Lowest price not paramount for most UK Shoppers
June 28, 2012
Consumers have become more sophisticated in their understanding of what constitutes ‘value’, according to the latest report from specialist shopper research agency Shoppercentric.
When asked what constitutes good value, the top answer from UK shoppers was ‘Getting the most for the money I planned to spend’, chosen by 28% of Shoppercentric’s respondents.
Only one in four shoppers defined ‘value’ as being about low, or lowest, price, while 21% say that for them, ‘Getting the right quality for the money I planned to spend’ is most important.
‘Feeling that what I’m buying is worth the money I’m spending’ also scores well, with 20% of the sample opting for it.
Danielle Pinnington, managing director at Shoppercentric, says that the agency’s latest report, WindowOn the Value Equation, focuses on the latest trends in promotions and what ‘value’ actually means to shoppers today.
Pinnington observes: “Delivering ‘value’ is more important than ever; but what does value actually mean to today’s shopper?”
Based on how shoppers describe value, Shoppercentric has identified four key attitudinal tribes among UK shoppers:
Quality Matters (34% of shoppers), for whom the best quality for the money is key: “a fair price and quality”;
Low Price Hunters (23%), for whom low or lowest price is their focus: “lowest price for the best quality I can afford”;
Holistic Value Seekers (22%), for whom the value judgment is too subjective to break down into a single definition: “the least waste for the price”;
Pile It High (21%), for whom quantity is a key part of value: “price per 100g or similar”.
BOGOFs remain the most attractive promotion (for 76% of UK shoppers) but this is down from 79% when Shoppercentric conducted a similar survey in 2009.
Money off single items takes second place in popularity with 66%, down from
69% in 2009.
Vouchers/coupons have experienced the biggest increase in usage and replace multi-buys to take third place. 53% of shoppers use vouchers/coupons now, an increase of 6 percentage points since 2009.
Multibuys (3 for 2 etc) have dropped by three percentage points since 2009 and slip into fourth place with 50%.
Growing in popularity are loyalty card offers, link saves such as meal deals, and added value promotions like free gifts or competitions, all up three percentage points on 2009 scores.
Shoppercentric also analysed how the different major retailers are perceived by consumers.

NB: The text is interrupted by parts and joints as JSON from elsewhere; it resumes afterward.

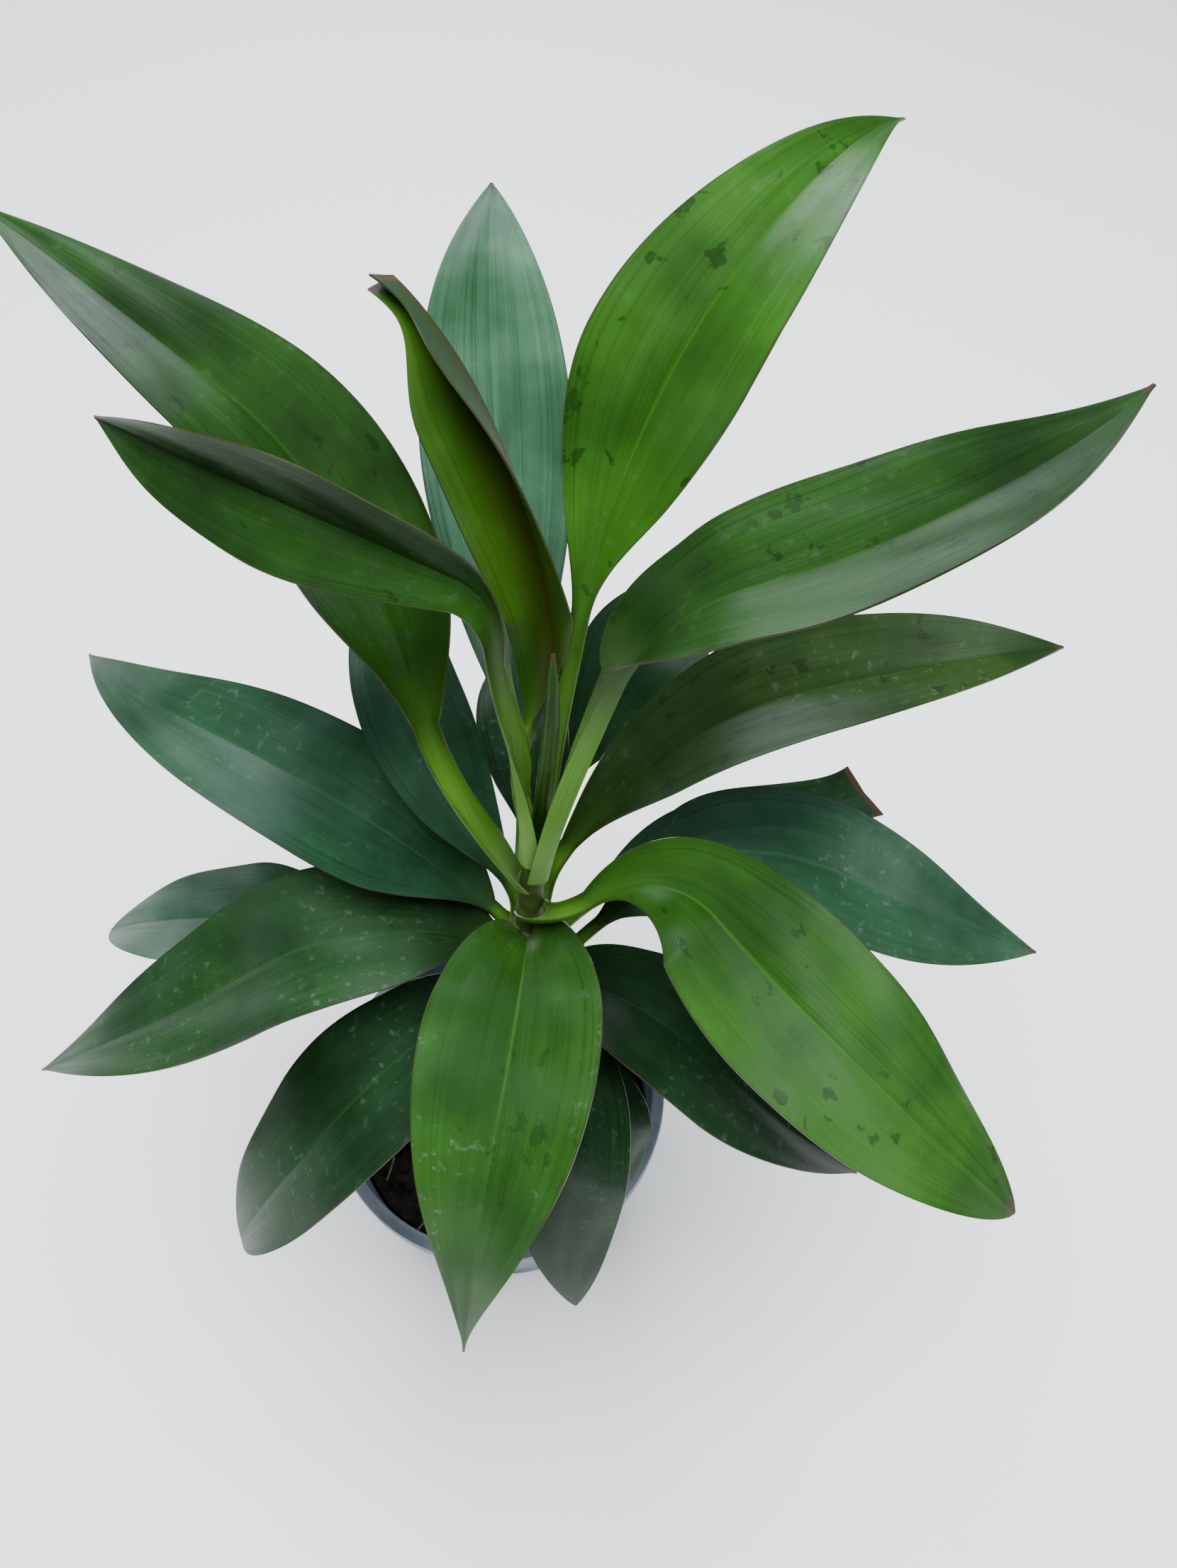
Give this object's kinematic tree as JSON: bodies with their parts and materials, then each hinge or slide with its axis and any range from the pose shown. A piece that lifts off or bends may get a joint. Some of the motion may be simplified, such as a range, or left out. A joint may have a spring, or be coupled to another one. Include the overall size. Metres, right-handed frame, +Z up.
{
  "type": "potted house plant",
  "caption": "Young broad-leaved cordyline in a plain nursery pot: long-stalked arching blades set in a spiral round one slim cane.",
  "frame": {"origin": "centre of the pot's underside, on the surface that the pot stands on", "axes": "+Z up through the middle of the pot, +X to the right and +Y away from someone who faces the plant's front"},
  "size_m": [0.3435, 0.3061, 0.4578],
  "materials": {
    "leaf": "satin leaf, mid green",
    "old_leaf": "satin leaf, blue green",
    "young_leaf": "satin leaf, olive",
    "stem": "matt green cane with leaf scars",
    "soil": "damp potting soil",
    "pot_plastic": "thin moulded plastic"
  },
  "bodies": {
    "root": {"pot": "pot_plastic", "soil": "soil", "stem": "stem", "leaf_tall_right": "leaf", "leaf_back": "old_leaf", "leaf_young_folded": "young_leaf", "leaf_tall_left": "leaf", "leaf_young_left": "leaf", "leaf_high_right": "leaf", "leaf_mid_right": "old_leaf", "leaf_inner_right": "old_leaf", "leaf_low_right": "old_leaf", "leaf_blunt_right": "old_leaf", "leaf_front_right": "leaf", "leaf_low_front_right": "old_leaf", "leaf_front": "leaf", "leaf_low_front": "old_leaf", "leaf_low_front_left": "old_leaf", "leaf_low_left": "leaf", "leaf_lowest_left": "old_leaf", "leaf_mid_left": "old_leaf", "leaf_inner_left": "old_leaf", "leaf_small_front": "old_leaf", "leaf_low_back": "old_leaf", "leaf_spear": "young_leaf"}
  },
  "joints": []
}
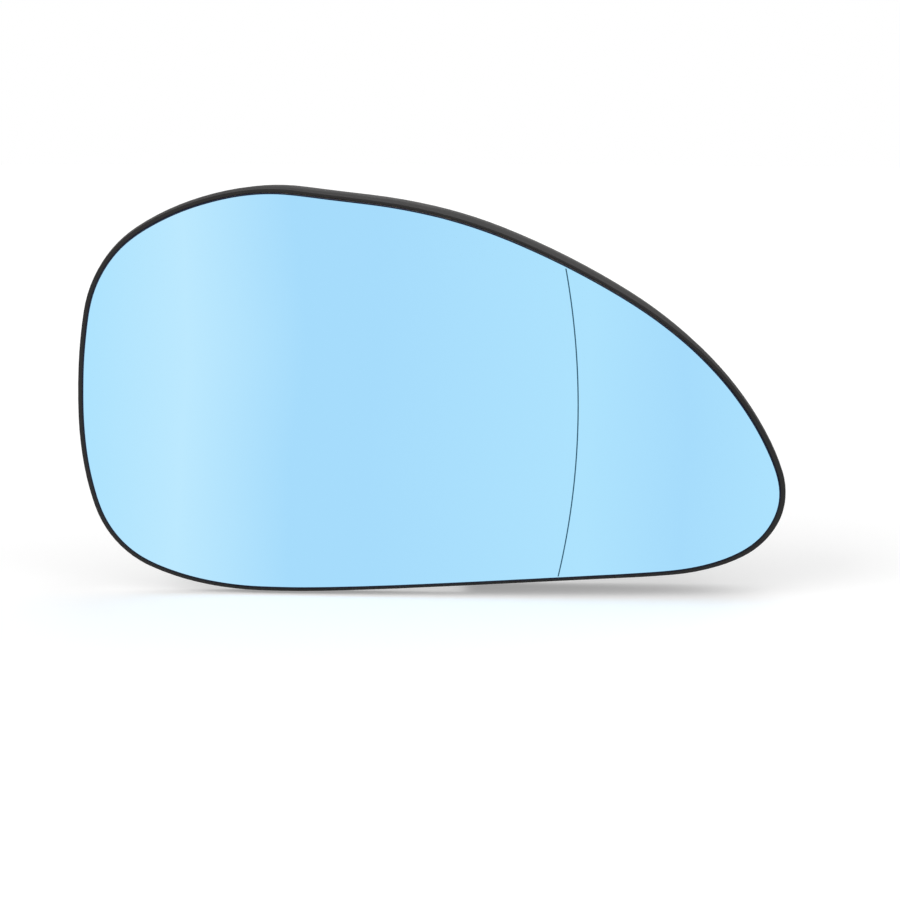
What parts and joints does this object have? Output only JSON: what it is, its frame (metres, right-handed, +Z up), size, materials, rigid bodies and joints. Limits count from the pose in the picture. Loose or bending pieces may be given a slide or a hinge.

Despite a problematic start to 2012, Tesco remains the retailer most likely to be associated with good overall value by UK shoppers (42%)Its highest score on individual factors is for ‘good promotions’ (26%); but Discounters and
M&S also score higher for this area (with 27% and 40% respectively).
Pinnington says: “Today’s cost-conscious shoppers are very savvy and they have a greater awareness of pricing; a willingness to compare prices; and they use word of mouth or social media to share good deals. Increasing the use of promotions to drive footfall and increase unit sales does not work across the board. Shoppers have grown cynical about promotions, with many believing that price cuts are achieved by hiking prices first, or by reducing pack size.”
She adds: “Our findings indicate that shoppers are now looking for solid reward-based offers – and they are prepared to wait for them. Of course, this change in mindset doesn’t mean shoppers aren’t buying on promotion. An offer on the right product, at the right time will increase sales, but the current promotion-deluge approach is not a long term strategy that can be sustained. Use promotions too often, and shoppers re-adjust their price expectations to the promoted prices rather than recommended sales price. Retailers can’t afford for that to happen.”
Pinnington concludes: “Relying purely on price is not only a lazy strategy but, if used long term, a damaging one too.”